In the Company’s opinion, Jacek Jurek’s claim should be dismissed. The risk that the Regional Court in Warsaw will, in line with Jacek Jurek’s claim, repeal the resolutions of the Company’s general meeting, cannot however be ruled out . According to article 56 of the Act on Trading in Financial Instruments of 29 July 2005, if the series G shares are covered by the same ISIN code as the other shares of the Company, then, if the resolution to issue the series G shares is repealed in a final and non-apealable judgment, the nominal value of all the shares bearing this code in the depository would be reduced. If a reduction in the share nominal value is not possible, the depository would carry out a general reduction of the number of shares bearing this code. In such circumstances, the Company would be obliged to return funds obtained from the series G share issue to the shareholders.

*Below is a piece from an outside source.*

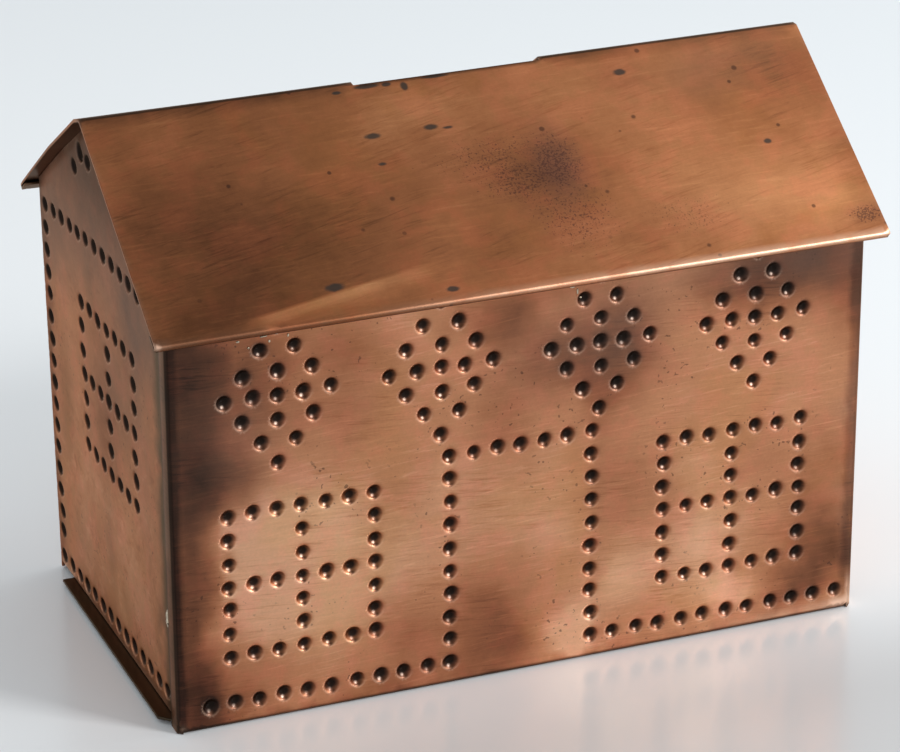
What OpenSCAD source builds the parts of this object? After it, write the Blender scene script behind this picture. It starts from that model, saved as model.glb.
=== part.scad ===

The Agreement is deemed significant if 10% of the Company’s equity has been exceeded.
Legal basis of the report: paragraph 5 item 3 of the Minister of Finance Regulation of 19 February 2009 on Current and Interim Information to be Disclosed by Issuers of Securities and Conditions on which this Information is Recognized as Equivalent to Information Required by Laws of a Non-member State and article 56 item 1 point 1 of the Act on Public Offerings and the Terms and Conditions of Introducing Financial Instruments to an Organized Trading System and on Public Companies of 29 July 2005.